While Gen AI investments are expected to grow by 60 per cent every three years, only 30 per cent of the companies are successful in driving their AI initiatives holistically because many Indian enterprises either have legacy infrastructure, modernising which as a unified data platform is critical. NetApp can help these organisations take the plunge to move their enterprise data to become enterprise AI-ready data. For instance, nine out of the banks in India leverage NetApp, including the core banking workload, like payments, or the tier one and tier 2 workloads, like internet banking, mobile banking, trade, fraud and risk management. This is for two reasons — we can bring in unified storage from a data infrastructure standpoint and help them drive AI initiatives. The public sector has been our biggest offtake in the last two years; whether central or state, we are seeing many new initiatives in the government, both in terms of modernising their data infrastructure and data centres. Surveillance and smart city projects are other big initiatives. While there is work to do, the growth and momentum are evident.

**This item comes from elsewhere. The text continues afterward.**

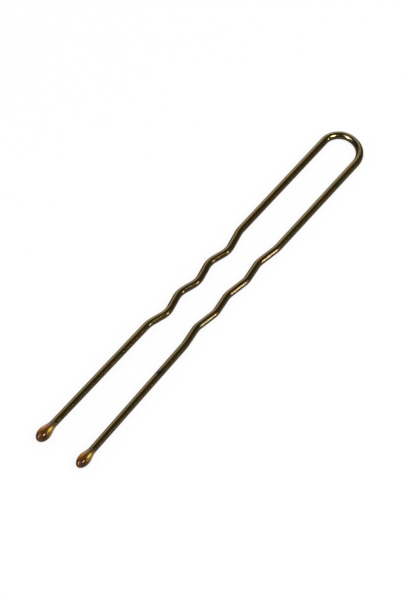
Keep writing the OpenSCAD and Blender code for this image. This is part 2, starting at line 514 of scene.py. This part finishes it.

With data centre investments accelerating globally and in India, how is NetApp positioned to capitalise on this opportunity?
We work closely with many cloud service providers who are building private clouds and providing cloud services for Indian and global customers. We partner with the Airtels, TCS, ESDS, who work with us when they set up, continue to build and expand their private cloud to offer their infrastructure and pass services to enterprise and SME customers. This growth will continue. Neo Cloud is a big opportunity in India, both in bringing in AI and setting up AI clouds, and in building the overall infra and platform services to cater to various enterprise and SMB business needs.
How are Indian enterprises adopting AI infrastructure differently from their global counterparts?
Indian enterprises are passionate about building AI initiatives to quickly transform their businesses. They are redesigning business processes and driving pilots from a business case standpoint. However, only 30 per cent of those opportunities are becoming production-ready and enterprise-scale. Most use cases are still at pilot stages. These companies leveraging AI across all their environments, whether core, operations, or internal applications, will take a while. A big challenge is it is not easy to move data around to drive AI at scale. But the interest is there.
With flash storage costs rising amid supply chain disruptions, how is adoption evolving in a price-sensitive market like India? Are enterprises still making the transition to all-flash?
India is a flash market. Irrespective of the workload, there’s a huge interest because customers believe it’s high-performance and reliable, especially in banks, telcos, large enterprises, manufacturing, and the public sector. With the supply chain demand, there is a cost rise and demand issues. We anticipated that the supply chain demand disruption would hit us during the March-April time frame. So, from December onwards, we did various interventions with our customers and partner ecosystem community to share the messages in terms of the upcoming demand supply challenges, rising cost, and how could they plan earlier.
Second, we are also helping customers not just by informing them about the price increase, but also with innovative solutions. With the ONTAP, available on-prem and cloud, we are helping them migrate faster to cloud, but continue to leverage ONTAP both on-prem and cloud. This is making their cloud transformation easy. In terms of our subscription options, we bring in a unique value proposition where, with our Keystone solution, we can convert the CapEx investments into OpEx. We’re telling customers with long-term plans with NetApp that they can secure by buying the software now and spacing out hardware requirements over time to avoid putting all the money on day one for five years.
We also work with the customers’ data infrastructure architects, re-looking at their landscape and helping them optimise, so instead of buying 100 petabytes, they can reduce it to about 60 petabytes. We are helping them save existing infrastructure and deploy more. We want to ensure business continuity, but with some recommendations and best practices, they can leverage both the technology and look at cost optimisation efficiently.
Where does India rank among NetApp’s global markets in terms of growth and strategic importance?
India continues to be a strong market from a global business standpoint, which is evident in the investments we make here. We have an engineering hub and a solution centre in India. Almost 60 per cent of global engineering is driven from our campus in Bangalore, and we continue to bring in the right talent. The momentum is there, and we are poised to grow strongly in India.